# NETRC Field Trial



## ReedCreek (Dec 30, 2007)

Any information?


----------



## Mountain Duck (Mar 7, 2010)

Going from memory , but

Qualifying:

1st- David Kilburn- Weezie
2nd- George Fiebelkorn- Megan
3rd- Mark Chase- Girl
4th-?
RJ?
Jams?


----------



## ReedCreek (Dec 30, 2007)

Thanks for the info on the Q....any info on the Open....???


----------



## Mountain Duck (Mar 7, 2010)

ReedCreek said:


> Thanks for the info on the Q....any info on the Open....???


I think they carried 12-15 dogs to the water blind this morning.
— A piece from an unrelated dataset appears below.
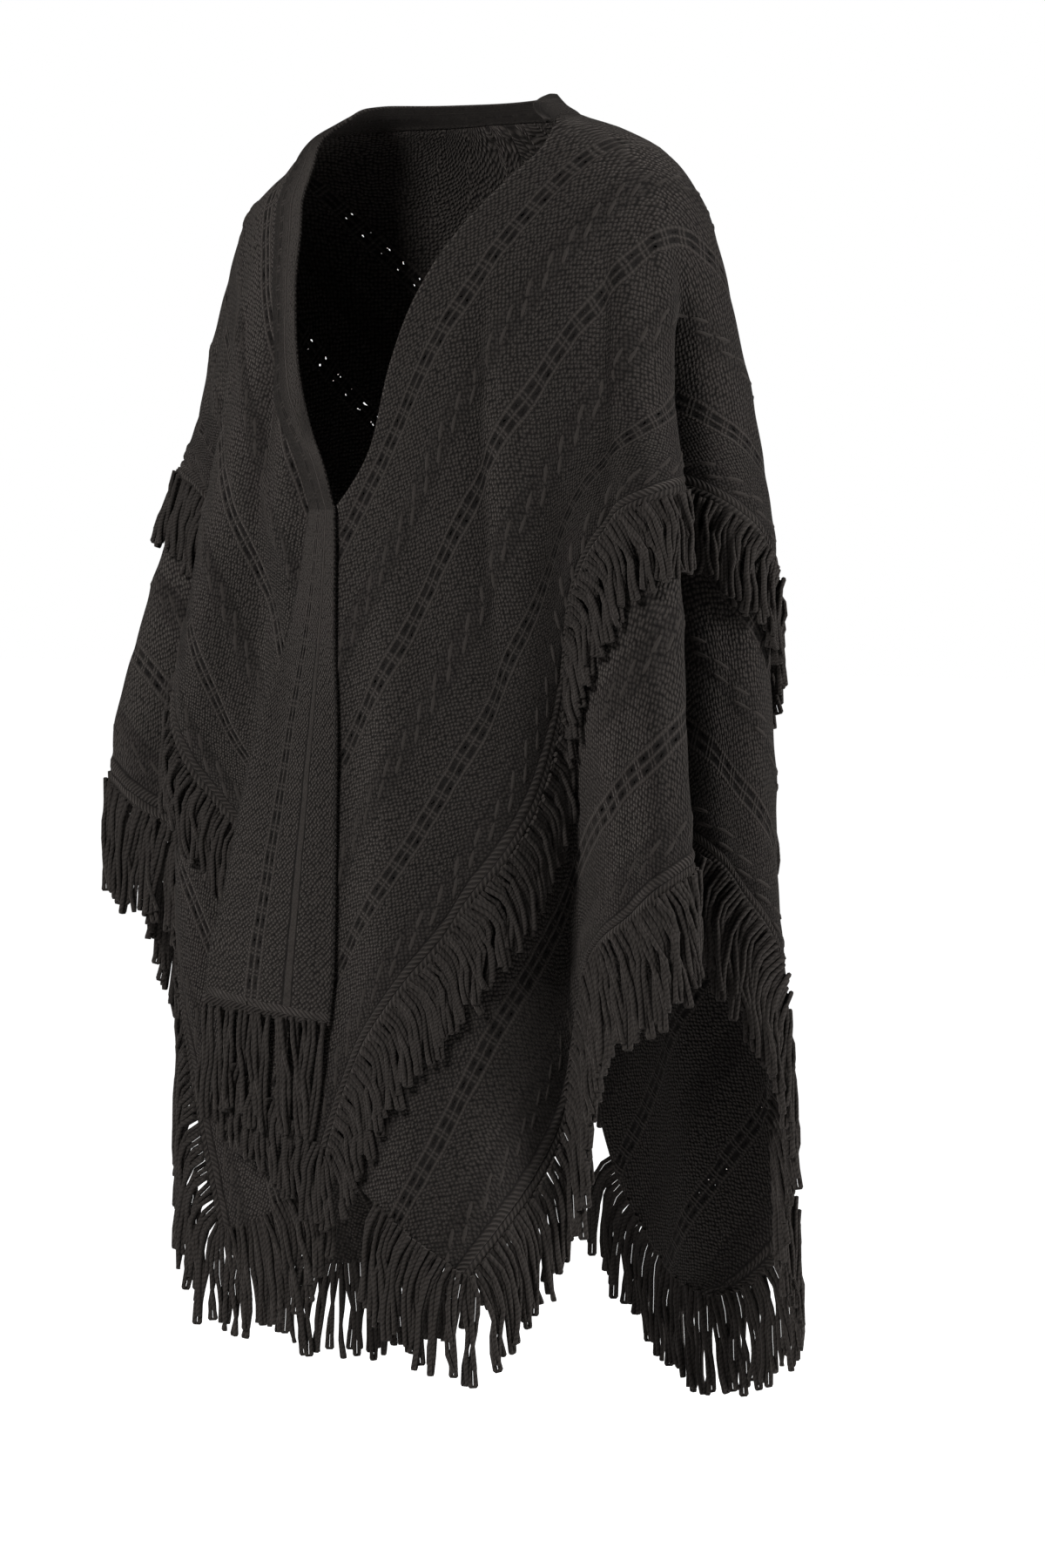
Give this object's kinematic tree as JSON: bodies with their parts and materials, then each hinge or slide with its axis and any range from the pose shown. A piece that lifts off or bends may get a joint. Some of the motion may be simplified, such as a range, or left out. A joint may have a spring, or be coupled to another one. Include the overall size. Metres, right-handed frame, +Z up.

I was at the Q all day yesterday, and didn't hear much about the Open. I think the 1st was pretty tough.

Wasn't able to go back today, and haven't talked to anyone.

Sorry for the obscure details. Hopefully we'll get some more info this evening!


----------



## Brad Turner (Mar 17, 2010)

Grady won the open. Don't know the rest of the placements. Sorry


----------



## Bridget Bodine (Mar 4, 2008)

Atta boy Daddy dog.....xxoo Crosby


----------



## Becky Mills (Jun 6, 2004)

Way to go Megan and George on your QAA!!!!
And of course Grady - what a dog and what a heart.


----------



## Down East (Dec 6, 2008)

Partial info for the open:

1st Chad Baker
2nd Chris Ledford
3rd Kyle Broussard
4th Bill Goldstein
RJ. Jeff Bandel


----------



## Down East (Dec 6, 2008)

Amateur callbacks to the 3rd series:
1,2,7,8,12,13,15,16,17,18,24,28,31,33,35,38,41,43


----------



## Down East (Dec 6, 2008)

Amateur callbacks to the 4th:

1,7,12,17,18,24,31,33,35,38,41,43


----------



## Frank Jones (Feb 17, 2004)

Congratulations, George and Megan, on your Qualifying 2nd!!! Wish we were there to congratulate you in person. Gotta feel great . . . 

rita and frank


----------



## John Shoffner (Jan 27, 2009)

Congratulations David and Weezie and George and Megan on the Q placements and to Chad and Grady on winning the Open!

John


----------



## Frank Jones (Feb 17, 2004)

Chad,

You must be so proud to stand beside Grady and walk away trial after trial with another great accomplishment . . . there aren't many like him, and not many "teams" like the two of you. After all he's been through, and bounced back from, "Congratulations" hardly says enough, but Congratulations!

rita


----------



## truka (Oct 13, 2010)

AM Placements:
1st: #1 Blue / Bill Goldstein
2nd: #35 Sky / Tommy Parrish
3rd: #24 Streak / Bill Goldstein
4th: #43 Jerrylee / Lynne DuBose
RJ: #38 Willie / Jim Pickering
Jams: 7, 17, 18, 31, 33

Thanks to everyone who attended our event and Congratulations to all who placed! 
-Trudie


----------



## Chad Baker (Feb 5, 2003)

Rita thanks we are blessed with every bird this win marks his 15th AA win and breaks the 100 AA point mark for a dog that has been thru the ringer so to speak. Missing almost 2 1/2 years of his prime due to grass awns and injuries and still getting a 100 makes us all very proud, he owes me nothing yet shows that big heart every time they say dog to the line! 
Thanks to all the members and judges we had a great weekend and pulled off another great field trial for the contestants here at NETRC.


----------



## dkilburn (Mar 25, 2010)

Thank you! I had a great time ! Thank you for the grounds Mr Baker and to all that gave up their time to judge, and help out with the trial.


----------



## truka (Oct 13, 2010)

David- Congratulations on your Q win! It was fun watching Weezie run! Also, thanks for your patience with the changes in running order to accomodate the Open!
trudie


----------



## Mountain Duck (Mar 7, 2010)

Trudie, I think he was just sittin' back thinking, "I don't care when I run, Weezie's gonna smoke this" (pun intended)  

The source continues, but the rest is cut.